>> begin
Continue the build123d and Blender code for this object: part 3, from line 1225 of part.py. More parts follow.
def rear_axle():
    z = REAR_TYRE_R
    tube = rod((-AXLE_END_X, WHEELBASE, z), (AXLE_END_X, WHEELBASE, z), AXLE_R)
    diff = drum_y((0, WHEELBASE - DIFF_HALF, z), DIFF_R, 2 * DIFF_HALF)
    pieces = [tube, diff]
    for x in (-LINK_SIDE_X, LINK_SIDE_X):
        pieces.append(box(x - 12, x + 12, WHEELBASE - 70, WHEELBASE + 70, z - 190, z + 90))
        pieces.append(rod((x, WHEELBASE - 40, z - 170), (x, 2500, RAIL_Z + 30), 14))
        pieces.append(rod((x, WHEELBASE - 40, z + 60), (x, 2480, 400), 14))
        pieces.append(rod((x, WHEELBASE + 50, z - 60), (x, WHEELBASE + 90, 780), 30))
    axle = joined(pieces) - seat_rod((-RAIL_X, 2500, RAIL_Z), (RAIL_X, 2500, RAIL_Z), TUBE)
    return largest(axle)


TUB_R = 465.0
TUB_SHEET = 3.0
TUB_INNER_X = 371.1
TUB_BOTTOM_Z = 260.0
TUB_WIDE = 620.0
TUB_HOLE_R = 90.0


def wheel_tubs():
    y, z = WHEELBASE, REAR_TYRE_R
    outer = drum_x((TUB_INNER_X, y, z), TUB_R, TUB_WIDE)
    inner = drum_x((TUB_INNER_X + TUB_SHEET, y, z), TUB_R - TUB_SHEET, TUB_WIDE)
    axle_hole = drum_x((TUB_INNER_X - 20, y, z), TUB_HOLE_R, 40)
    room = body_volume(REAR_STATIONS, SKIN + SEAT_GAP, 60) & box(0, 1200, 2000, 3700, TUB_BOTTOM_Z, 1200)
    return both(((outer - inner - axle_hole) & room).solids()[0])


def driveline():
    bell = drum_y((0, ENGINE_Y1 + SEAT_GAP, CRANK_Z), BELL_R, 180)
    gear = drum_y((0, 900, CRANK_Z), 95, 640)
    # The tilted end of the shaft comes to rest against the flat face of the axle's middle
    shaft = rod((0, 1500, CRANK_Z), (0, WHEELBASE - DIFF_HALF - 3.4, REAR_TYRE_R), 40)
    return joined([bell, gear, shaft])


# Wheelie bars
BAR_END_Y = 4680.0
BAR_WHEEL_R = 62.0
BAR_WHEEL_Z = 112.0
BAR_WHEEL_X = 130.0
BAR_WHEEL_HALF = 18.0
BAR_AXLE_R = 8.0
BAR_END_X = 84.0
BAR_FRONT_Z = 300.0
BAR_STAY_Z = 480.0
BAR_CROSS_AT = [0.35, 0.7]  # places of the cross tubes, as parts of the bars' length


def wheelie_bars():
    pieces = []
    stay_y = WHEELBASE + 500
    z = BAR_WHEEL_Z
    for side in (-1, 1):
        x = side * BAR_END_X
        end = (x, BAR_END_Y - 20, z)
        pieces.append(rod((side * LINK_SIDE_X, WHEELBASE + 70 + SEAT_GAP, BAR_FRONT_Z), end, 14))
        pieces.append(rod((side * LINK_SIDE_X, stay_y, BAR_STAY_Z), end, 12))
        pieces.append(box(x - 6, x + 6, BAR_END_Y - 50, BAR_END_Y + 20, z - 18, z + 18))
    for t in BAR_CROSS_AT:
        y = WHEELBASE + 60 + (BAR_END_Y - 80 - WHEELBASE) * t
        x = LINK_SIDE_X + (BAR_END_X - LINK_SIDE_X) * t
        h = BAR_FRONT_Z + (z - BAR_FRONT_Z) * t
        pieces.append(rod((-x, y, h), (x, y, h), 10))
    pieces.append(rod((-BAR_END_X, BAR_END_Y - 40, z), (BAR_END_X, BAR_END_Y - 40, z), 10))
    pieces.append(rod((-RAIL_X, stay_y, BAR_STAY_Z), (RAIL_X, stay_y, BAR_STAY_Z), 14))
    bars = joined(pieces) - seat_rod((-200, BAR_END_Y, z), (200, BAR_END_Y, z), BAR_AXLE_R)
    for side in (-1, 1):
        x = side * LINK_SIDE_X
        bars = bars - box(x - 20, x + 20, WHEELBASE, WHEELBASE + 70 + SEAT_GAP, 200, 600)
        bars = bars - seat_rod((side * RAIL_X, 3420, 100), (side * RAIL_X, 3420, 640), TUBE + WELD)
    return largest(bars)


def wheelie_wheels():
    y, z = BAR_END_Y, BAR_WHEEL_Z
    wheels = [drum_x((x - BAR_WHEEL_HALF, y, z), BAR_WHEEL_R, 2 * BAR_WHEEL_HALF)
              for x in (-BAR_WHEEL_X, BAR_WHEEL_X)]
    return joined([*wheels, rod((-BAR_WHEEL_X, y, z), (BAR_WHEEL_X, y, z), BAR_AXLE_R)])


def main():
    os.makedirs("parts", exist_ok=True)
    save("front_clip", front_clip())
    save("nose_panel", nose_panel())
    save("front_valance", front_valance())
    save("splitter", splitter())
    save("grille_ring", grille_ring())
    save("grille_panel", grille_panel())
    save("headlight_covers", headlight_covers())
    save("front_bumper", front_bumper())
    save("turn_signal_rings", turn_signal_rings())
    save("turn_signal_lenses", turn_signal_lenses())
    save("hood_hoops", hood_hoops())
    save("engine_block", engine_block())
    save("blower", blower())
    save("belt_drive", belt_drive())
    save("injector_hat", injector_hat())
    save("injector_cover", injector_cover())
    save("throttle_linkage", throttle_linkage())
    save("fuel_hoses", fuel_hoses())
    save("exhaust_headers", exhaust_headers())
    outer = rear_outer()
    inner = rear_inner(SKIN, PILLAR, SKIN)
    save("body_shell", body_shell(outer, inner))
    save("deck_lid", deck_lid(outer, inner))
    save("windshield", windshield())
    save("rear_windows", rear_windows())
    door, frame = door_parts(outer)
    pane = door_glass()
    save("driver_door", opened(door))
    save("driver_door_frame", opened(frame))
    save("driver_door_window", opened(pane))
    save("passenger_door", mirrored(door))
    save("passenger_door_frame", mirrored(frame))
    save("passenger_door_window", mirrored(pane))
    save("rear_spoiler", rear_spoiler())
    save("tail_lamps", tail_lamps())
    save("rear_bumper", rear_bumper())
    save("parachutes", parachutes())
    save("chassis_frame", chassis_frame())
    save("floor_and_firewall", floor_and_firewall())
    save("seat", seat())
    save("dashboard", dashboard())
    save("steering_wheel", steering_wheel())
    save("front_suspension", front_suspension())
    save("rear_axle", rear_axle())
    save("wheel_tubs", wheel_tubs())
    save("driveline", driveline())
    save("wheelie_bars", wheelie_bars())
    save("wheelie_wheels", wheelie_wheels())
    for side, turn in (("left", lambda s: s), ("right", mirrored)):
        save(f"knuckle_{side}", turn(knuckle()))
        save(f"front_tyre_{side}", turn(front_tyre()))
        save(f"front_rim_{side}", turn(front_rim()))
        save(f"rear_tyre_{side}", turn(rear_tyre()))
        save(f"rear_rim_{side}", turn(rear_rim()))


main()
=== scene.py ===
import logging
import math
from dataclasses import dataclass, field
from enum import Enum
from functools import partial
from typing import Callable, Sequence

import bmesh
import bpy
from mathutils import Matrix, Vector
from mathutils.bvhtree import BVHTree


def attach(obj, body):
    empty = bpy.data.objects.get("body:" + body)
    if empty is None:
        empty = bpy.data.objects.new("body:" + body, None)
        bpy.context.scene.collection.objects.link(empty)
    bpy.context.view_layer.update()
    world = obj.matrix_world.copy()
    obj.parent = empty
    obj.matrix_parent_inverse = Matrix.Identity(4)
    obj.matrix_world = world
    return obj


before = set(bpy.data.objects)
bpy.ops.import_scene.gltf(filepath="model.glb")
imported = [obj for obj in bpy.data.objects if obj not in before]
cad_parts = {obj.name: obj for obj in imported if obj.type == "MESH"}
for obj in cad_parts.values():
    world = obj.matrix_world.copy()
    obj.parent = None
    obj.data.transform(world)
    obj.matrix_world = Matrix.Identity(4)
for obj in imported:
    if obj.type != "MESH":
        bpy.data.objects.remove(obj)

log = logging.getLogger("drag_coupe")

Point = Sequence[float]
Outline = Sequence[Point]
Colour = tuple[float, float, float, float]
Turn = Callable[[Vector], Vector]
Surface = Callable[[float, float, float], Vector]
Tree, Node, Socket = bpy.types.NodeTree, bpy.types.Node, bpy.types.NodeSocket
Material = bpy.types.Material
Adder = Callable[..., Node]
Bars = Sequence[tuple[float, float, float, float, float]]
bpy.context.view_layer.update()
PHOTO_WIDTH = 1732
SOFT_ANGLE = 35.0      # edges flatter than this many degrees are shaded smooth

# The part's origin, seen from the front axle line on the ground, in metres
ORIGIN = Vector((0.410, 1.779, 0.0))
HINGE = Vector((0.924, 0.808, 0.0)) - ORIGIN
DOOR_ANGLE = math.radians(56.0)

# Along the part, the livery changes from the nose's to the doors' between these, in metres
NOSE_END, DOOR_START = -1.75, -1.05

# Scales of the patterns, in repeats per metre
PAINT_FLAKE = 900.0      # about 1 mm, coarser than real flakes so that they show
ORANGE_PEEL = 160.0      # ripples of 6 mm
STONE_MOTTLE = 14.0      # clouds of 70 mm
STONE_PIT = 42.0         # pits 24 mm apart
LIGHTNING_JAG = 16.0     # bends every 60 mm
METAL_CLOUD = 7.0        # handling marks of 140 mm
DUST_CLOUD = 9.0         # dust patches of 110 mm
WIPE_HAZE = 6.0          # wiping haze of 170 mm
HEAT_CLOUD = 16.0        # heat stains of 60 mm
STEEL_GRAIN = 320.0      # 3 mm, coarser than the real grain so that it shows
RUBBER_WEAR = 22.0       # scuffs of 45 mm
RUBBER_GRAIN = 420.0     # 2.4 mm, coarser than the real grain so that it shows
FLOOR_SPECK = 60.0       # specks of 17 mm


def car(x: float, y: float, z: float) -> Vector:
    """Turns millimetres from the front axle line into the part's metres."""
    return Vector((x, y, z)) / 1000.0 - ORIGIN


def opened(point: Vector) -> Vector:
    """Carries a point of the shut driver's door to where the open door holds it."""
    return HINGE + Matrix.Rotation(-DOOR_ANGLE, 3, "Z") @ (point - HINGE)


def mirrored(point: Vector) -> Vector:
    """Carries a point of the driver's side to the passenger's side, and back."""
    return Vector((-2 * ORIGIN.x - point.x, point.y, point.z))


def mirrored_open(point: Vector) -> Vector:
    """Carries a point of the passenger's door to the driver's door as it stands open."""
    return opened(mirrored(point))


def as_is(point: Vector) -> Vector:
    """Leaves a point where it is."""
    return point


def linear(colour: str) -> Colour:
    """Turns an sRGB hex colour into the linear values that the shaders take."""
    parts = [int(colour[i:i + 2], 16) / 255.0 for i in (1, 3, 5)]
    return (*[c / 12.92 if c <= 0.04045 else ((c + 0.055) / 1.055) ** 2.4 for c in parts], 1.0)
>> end
THE EXERCISE >>
Print the lines from the line with "for side, turn" to the line with "from mathutils.bvhtree import BVHTree" exactly, and print nothing else. Both of those lines are included.

SOLUTION BELOW >>
    for side, turn in (("left", lambda s: s), ("right", mirrored)):
        save(f"knuckle_{side}", turn(knuckle()))
        save(f"front_tyre_{side}", turn(front_tyre()))
        save(f"front_rim_{side}", turn(front_rim()))
        save(f"rear_tyre_{side}", turn(rear_tyre()))
        save(f"rear_rim_{side}", turn(rear_rim()))


main()
=== scene.py ===
import logging
import math
from dataclasses import dataclass, field
from enum import Enum
from functools import partial
from typing import Callable, Sequence

import bmesh
import bpy
from mathutils import Matrix, Vector
from mathutils.bvhtree import BVHTree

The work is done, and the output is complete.